Extract every line below, verbatim.

> _Supplied material_

━━━━━━━━━━

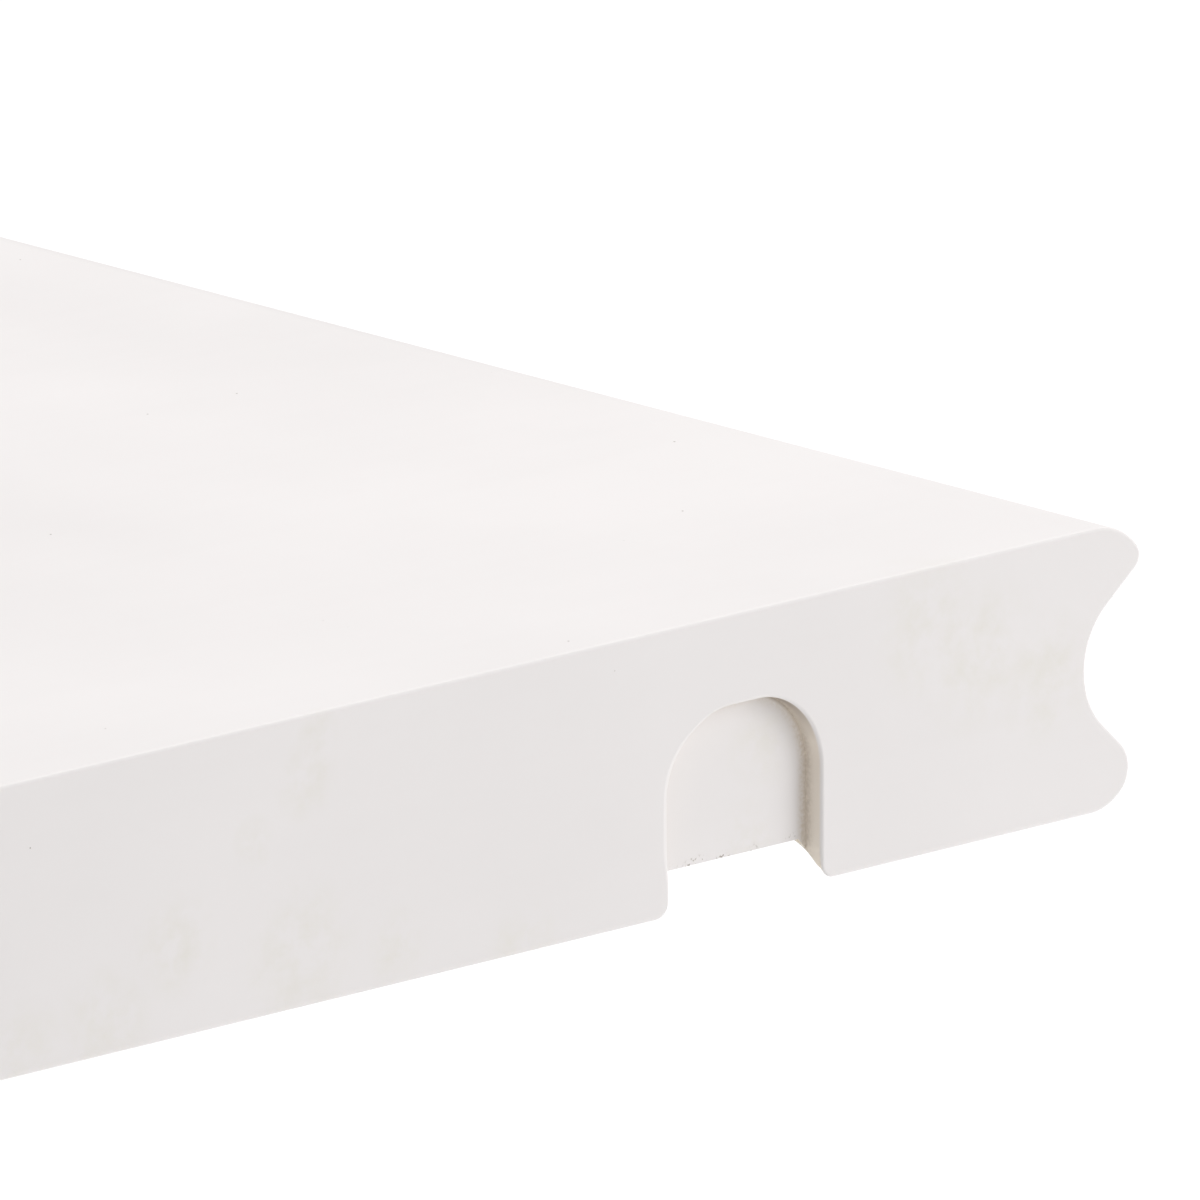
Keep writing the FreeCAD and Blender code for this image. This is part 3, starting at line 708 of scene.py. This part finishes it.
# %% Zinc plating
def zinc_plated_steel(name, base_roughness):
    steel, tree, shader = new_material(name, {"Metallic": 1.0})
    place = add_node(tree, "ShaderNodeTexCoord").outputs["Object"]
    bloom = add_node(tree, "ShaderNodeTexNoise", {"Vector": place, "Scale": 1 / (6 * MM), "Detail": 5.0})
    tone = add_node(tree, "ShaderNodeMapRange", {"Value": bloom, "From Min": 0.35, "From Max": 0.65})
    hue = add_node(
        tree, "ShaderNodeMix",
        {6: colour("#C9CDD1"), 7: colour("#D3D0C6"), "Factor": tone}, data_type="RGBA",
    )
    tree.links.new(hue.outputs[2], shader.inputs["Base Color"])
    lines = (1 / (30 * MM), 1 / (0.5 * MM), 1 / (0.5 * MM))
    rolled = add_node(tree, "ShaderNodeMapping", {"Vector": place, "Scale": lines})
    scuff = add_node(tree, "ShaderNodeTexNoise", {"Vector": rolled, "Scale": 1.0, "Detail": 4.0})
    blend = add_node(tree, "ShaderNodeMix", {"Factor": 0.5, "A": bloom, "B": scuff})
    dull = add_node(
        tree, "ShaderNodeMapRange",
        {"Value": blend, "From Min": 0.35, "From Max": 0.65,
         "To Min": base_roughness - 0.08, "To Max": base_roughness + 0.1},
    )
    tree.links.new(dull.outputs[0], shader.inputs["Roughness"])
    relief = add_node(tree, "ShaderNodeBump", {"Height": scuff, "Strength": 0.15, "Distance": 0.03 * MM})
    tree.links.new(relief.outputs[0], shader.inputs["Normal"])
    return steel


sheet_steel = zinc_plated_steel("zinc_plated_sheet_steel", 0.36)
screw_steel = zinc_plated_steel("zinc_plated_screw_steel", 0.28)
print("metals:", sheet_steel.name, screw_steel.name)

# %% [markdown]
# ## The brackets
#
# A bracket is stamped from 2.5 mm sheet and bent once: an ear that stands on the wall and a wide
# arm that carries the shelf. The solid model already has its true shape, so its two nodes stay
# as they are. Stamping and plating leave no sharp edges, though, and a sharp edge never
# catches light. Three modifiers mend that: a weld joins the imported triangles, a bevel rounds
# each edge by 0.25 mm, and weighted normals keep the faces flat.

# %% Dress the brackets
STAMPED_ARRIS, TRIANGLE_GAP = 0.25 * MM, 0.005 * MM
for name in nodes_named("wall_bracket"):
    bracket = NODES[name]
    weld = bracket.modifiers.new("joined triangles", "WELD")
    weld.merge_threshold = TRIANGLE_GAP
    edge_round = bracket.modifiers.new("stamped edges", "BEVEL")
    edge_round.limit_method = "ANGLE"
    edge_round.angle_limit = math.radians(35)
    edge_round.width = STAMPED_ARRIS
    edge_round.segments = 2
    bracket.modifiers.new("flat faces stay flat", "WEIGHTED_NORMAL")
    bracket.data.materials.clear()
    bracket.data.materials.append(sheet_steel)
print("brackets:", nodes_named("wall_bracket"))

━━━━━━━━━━

> _Reply_
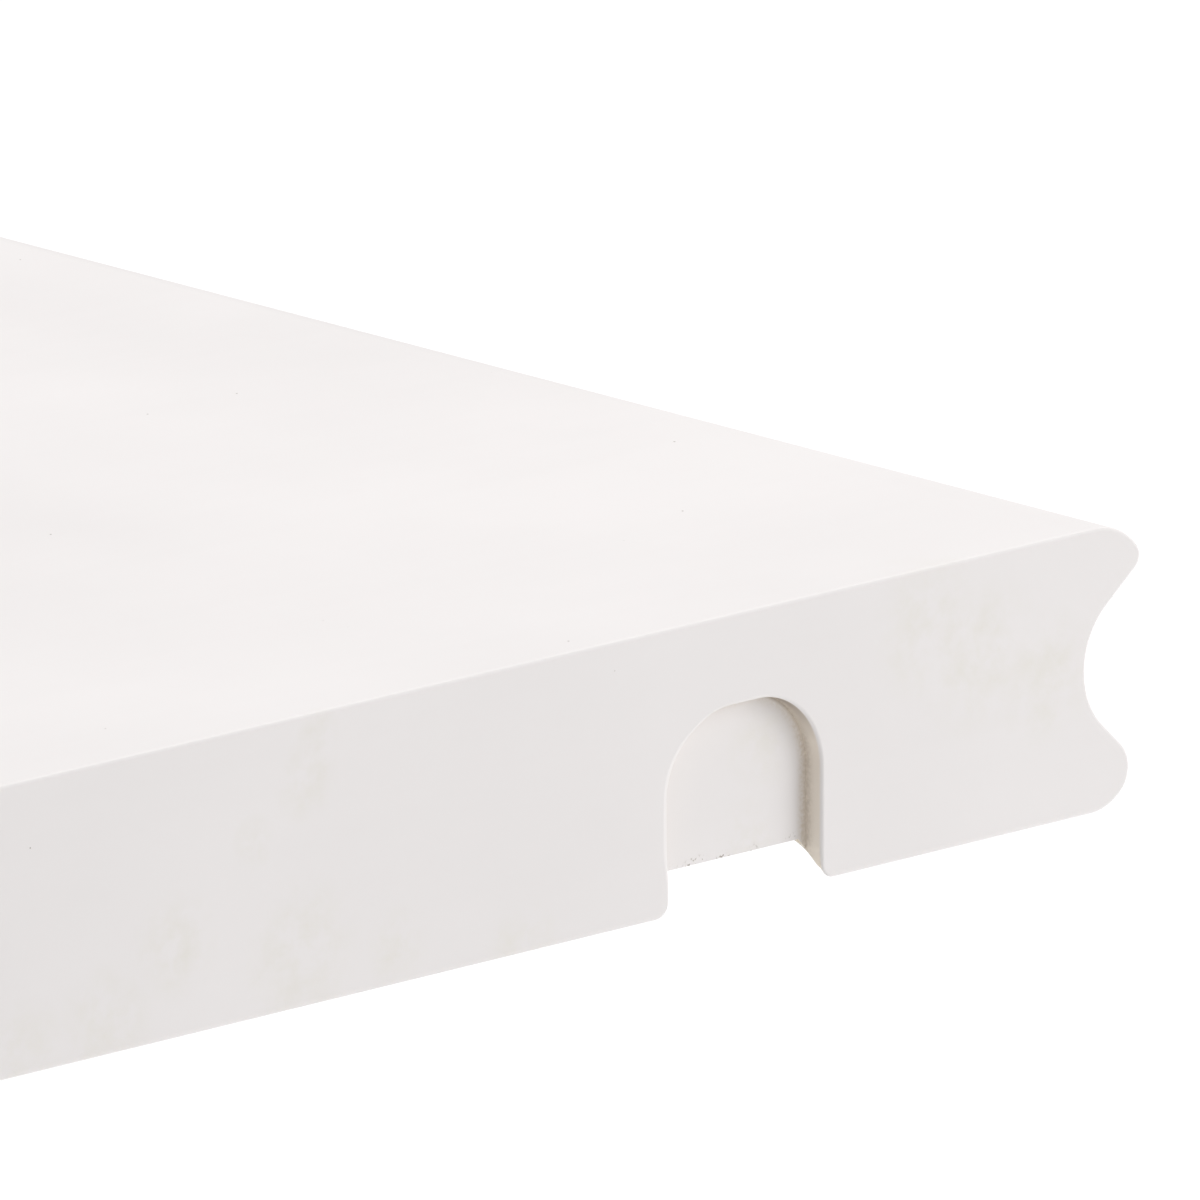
Keep writing the FreeCAD and Blender code for this image. This is part 3, starting at line 708 of scene.py. This part finishes it.
# %% Zinc plating
def zinc_plated_steel(name, base_roughness):
    steel, tree, shader = new_material(name, {"Metallic": 1.0})
    place = add_node(tree, "ShaderNodeTexCoord").outputs["Object"]
    bloom = add_node(tree, "ShaderNodeTexNoise", {"Vector": place, "Scale": 1 / (6 * MM), "Detail": 5.0})
    tone = add_node(tree, "ShaderNodeMapRange", {"Value": bloom, "From Min": 0.35, "From Max": 0.65})
    hue = add_node(
        tree, "ShaderNodeMix",
        {6: colour("#C9CDD1"), 7: colour("#D3D0C6"), "Factor": tone}, data_type="RGBA",
    )
    tree.links.new(hue.outputs[2], shader.inputs["Base Color"])
    lines = (1 / (30 * MM), 1 / (0.5 * MM), 1 / (0.5 * MM))
    rolled = add_node(tree, "ShaderNodeMapping", {"Vector": place, "Scale": lines})
    scuff = add_node(tree, "ShaderNodeTexNoise", {"Vector": rolled, "Scale": 1.0, "Detail": 4.0})
    blend = add_node(tree, "ShaderNodeMix", {"Factor": 0.5, "A": bloom, "B": scuff})
    dull = add_node(
        tree, "ShaderNodeMapRange",
        {"Value": blend, "From Min": 0.35, "From Max": 0.65,
         "To Min": base_roughness - 0.08, "To Max": base_roughness + 0.1},
    )
    tree.links.new(dull.outputs[0], shader.inputs["Roughness"])
    relief = add_node(tree, "ShaderNodeBump", {"Height": scuff, "Strength": 0.15, "Distance": 0.03 * MM})
    tree.links.new(relief.outputs[0], shader.inputs["Normal"])
    return steel


sheet_steel = zinc_plated_steel("zinc_plated_sheet_steel", 0.36)
screw_steel = zinc_plated_steel("zinc_plated_screw_steel", 0.28)
print("metals:", sheet_steel.name, screw_steel.name)

# %% [markdown]
# ## The brackets
#
# A bracket is stamped from 2.5 mm sheet and bent once: an ear that stands on the wall and a wide
# arm that carries the shelf. The solid model already has its true shape, so its two nodes stay
# as they are. Stamping and plating leave no sharp edges, though, and a sharp edge never
# catches light. Three modifiers mend that: a weld joins the imported triangles, a bevel rounds
# each edge by 0.25 mm, and weighted normals keep the faces flat.

# %% Dress the brackets
STAMPED_ARRIS, TRIANGLE_GAP = 0.25 * MM, 0.005 * MM
for name in nodes_named("wall_bracket"):
    bracket = NODES[name]
    weld = bracket.modifiers.new("joined triangles", "WELD")
    weld.merge_threshold = TRIANGLE_GAP
    edge_round = bracket.modifiers.new("stamped edges", "BEVEL")
    edge_round.limit_method = "ANGLE"
    edge_round.angle_limit = math.radians(35)
    edge_round.width = STAMPED_ARRIS
    edge_round.segments = 2
    bracket.modifiers.new("flat faces stay flat", "WEIGHTED_NORMAL")
    bracket.data.materials.clear()
    bracket.data.materials.append(sheet_steel)
print("brackets:", nodes_named("wall_bracket"))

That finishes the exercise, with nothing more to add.